[TASK OBJECTIVE]:
Pull out of the data below the stretch of lines bounded by the one containing "Write the three.js" and the one containing "wasm.setup();", both bounds included, unchanged.

========

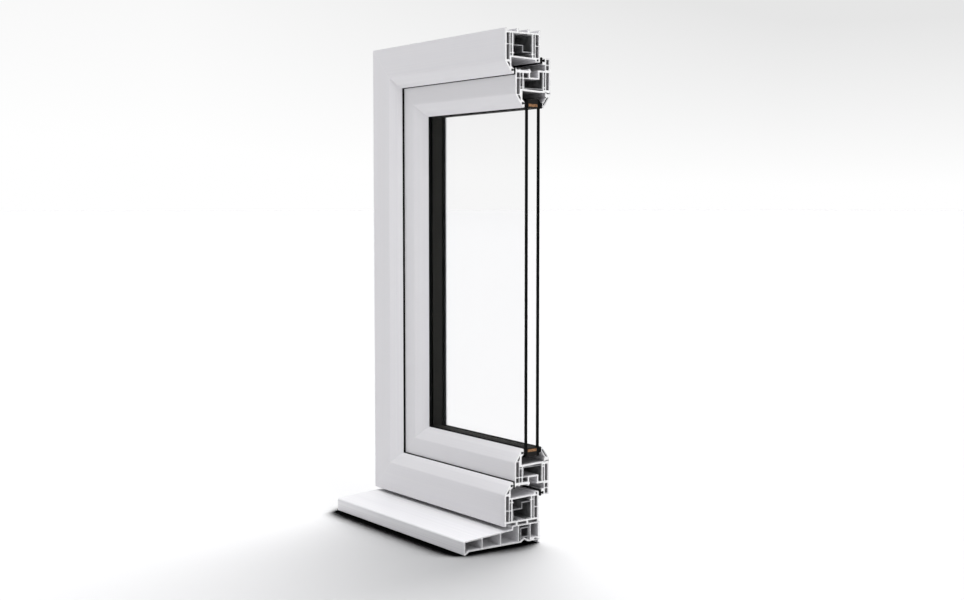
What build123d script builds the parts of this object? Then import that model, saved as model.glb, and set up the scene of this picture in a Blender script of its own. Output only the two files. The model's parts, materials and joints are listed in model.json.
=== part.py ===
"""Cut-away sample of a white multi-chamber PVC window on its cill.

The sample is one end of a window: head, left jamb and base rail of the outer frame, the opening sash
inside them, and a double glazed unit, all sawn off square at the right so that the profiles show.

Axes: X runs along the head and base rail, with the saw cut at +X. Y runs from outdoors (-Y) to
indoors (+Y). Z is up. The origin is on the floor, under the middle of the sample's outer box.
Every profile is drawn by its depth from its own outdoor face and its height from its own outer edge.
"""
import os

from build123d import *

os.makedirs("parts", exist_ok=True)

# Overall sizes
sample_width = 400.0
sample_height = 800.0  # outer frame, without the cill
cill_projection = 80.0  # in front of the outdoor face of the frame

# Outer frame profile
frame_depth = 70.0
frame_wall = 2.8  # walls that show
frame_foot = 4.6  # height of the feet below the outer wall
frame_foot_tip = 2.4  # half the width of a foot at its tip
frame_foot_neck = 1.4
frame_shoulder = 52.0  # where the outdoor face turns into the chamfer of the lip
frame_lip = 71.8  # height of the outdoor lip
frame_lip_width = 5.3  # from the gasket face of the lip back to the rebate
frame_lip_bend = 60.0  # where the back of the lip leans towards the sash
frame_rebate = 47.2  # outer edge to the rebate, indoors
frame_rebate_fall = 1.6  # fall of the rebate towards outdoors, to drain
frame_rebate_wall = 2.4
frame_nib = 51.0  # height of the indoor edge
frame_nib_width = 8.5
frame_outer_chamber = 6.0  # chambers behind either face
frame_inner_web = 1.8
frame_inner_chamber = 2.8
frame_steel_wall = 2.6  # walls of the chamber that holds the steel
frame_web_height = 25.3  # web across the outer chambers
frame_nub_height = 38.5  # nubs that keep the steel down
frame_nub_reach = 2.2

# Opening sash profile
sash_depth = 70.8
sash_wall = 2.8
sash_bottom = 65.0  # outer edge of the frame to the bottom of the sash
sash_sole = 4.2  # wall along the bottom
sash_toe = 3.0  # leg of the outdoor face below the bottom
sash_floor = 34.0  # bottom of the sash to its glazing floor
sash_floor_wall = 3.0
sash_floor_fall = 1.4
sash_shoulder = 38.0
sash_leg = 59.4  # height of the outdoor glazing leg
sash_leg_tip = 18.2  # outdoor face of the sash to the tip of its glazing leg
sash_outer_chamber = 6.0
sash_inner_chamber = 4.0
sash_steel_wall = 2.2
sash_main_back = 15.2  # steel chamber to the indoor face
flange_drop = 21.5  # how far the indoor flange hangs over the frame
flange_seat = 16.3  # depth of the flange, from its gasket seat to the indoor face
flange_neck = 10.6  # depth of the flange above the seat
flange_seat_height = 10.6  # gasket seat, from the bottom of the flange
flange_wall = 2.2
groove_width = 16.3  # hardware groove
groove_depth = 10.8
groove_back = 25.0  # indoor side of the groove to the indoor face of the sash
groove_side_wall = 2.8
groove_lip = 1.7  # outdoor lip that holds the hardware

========

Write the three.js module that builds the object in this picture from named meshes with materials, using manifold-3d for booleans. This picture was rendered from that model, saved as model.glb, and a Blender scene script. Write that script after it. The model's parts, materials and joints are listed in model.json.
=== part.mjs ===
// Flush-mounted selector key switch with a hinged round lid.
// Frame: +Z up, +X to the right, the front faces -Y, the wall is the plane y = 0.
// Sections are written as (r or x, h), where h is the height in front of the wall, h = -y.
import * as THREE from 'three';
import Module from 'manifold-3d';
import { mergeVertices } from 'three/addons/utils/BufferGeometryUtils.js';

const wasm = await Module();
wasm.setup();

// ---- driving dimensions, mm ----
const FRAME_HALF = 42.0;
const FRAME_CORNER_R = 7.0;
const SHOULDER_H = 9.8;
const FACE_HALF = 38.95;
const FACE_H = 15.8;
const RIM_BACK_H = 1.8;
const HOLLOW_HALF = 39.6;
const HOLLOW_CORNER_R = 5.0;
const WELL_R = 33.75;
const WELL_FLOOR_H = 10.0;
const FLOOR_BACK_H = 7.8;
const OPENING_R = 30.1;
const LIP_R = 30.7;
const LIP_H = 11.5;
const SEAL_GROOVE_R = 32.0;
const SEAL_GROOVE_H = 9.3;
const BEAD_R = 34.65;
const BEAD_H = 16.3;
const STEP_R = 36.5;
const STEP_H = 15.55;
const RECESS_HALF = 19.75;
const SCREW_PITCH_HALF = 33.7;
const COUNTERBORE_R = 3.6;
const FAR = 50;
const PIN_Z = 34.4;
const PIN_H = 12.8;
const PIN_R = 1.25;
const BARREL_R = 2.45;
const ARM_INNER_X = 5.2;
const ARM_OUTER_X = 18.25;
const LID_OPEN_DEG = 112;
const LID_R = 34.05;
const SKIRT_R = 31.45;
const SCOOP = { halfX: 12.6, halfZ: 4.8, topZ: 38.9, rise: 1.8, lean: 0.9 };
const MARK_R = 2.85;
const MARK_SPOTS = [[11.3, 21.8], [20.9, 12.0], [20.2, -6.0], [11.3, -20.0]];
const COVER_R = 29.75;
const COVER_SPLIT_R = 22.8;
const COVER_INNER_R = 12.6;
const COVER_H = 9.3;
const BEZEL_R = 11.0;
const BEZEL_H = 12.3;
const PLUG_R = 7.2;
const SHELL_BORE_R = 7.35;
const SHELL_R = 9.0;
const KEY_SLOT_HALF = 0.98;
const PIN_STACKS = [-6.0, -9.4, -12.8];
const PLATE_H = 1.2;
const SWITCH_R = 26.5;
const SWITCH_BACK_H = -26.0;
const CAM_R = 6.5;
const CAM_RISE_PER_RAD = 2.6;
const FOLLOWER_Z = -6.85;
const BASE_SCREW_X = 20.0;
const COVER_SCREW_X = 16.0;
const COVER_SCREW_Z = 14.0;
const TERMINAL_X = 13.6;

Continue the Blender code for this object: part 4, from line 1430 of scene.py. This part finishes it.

========

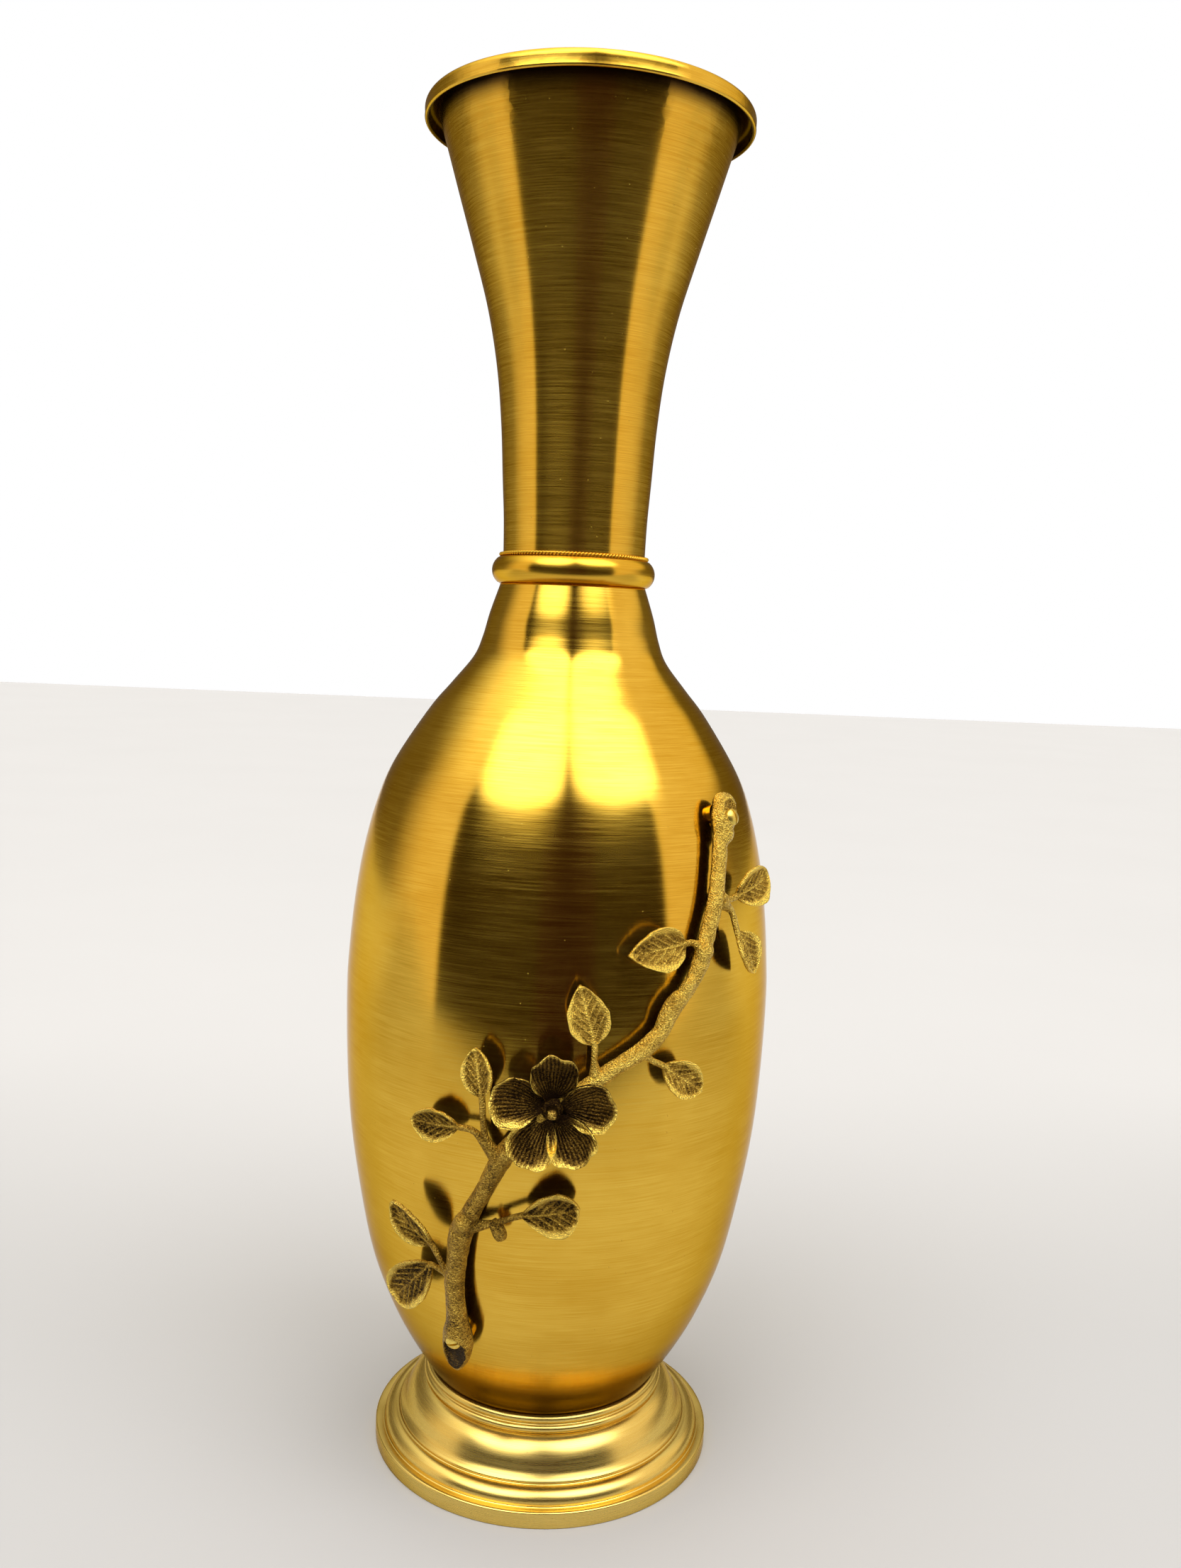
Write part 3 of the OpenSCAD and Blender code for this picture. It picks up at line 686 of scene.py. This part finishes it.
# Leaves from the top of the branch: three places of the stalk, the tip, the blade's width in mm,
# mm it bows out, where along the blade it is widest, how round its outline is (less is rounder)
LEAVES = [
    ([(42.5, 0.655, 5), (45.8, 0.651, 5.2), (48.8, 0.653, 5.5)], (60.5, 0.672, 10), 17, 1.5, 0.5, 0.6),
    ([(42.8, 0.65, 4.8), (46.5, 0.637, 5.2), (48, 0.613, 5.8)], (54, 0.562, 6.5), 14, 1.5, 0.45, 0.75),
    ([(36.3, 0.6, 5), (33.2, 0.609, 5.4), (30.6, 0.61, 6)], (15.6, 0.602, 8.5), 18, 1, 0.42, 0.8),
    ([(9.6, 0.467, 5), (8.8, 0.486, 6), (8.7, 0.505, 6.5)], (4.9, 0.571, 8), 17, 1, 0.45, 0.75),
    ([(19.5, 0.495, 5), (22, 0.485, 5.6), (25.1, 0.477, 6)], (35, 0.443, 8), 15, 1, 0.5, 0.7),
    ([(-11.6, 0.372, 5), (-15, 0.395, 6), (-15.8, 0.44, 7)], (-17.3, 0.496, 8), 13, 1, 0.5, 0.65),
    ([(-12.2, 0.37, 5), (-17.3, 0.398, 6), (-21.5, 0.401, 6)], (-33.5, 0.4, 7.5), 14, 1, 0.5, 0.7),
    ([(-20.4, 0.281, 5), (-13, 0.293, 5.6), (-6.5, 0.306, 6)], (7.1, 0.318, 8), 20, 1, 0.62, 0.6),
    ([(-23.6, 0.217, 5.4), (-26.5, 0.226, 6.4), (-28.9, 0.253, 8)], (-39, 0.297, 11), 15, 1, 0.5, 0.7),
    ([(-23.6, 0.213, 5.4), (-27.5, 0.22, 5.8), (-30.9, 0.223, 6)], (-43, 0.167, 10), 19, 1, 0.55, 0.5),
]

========

[SOLUTION TO THIS EXERCISE]:
Write the three.js module that builds the object in this picture from named meshes with materials, using manifold-3d for booleans. This picture was rendered from that model, saved as model.glb, and a Blender scene script. Write that script after it. The model's parts, materials and joints are listed in model.json.
=== part.mjs ===
// Flush-mounted selector key switch with a hinged round lid.
// Frame: +Z up, +X to the right, the front faces -Y, the wall is the plane y = 0.
// Sections are written as (r or x, h), where h is the height in front of the wall, h = -y.
import * as THREE from 'three';
import Module from 'manifold-3d';
import { mergeVertices } from 'three/addons/utils/BufferGeometryUtils.js';

const wasm = await Module();
wasm.setup();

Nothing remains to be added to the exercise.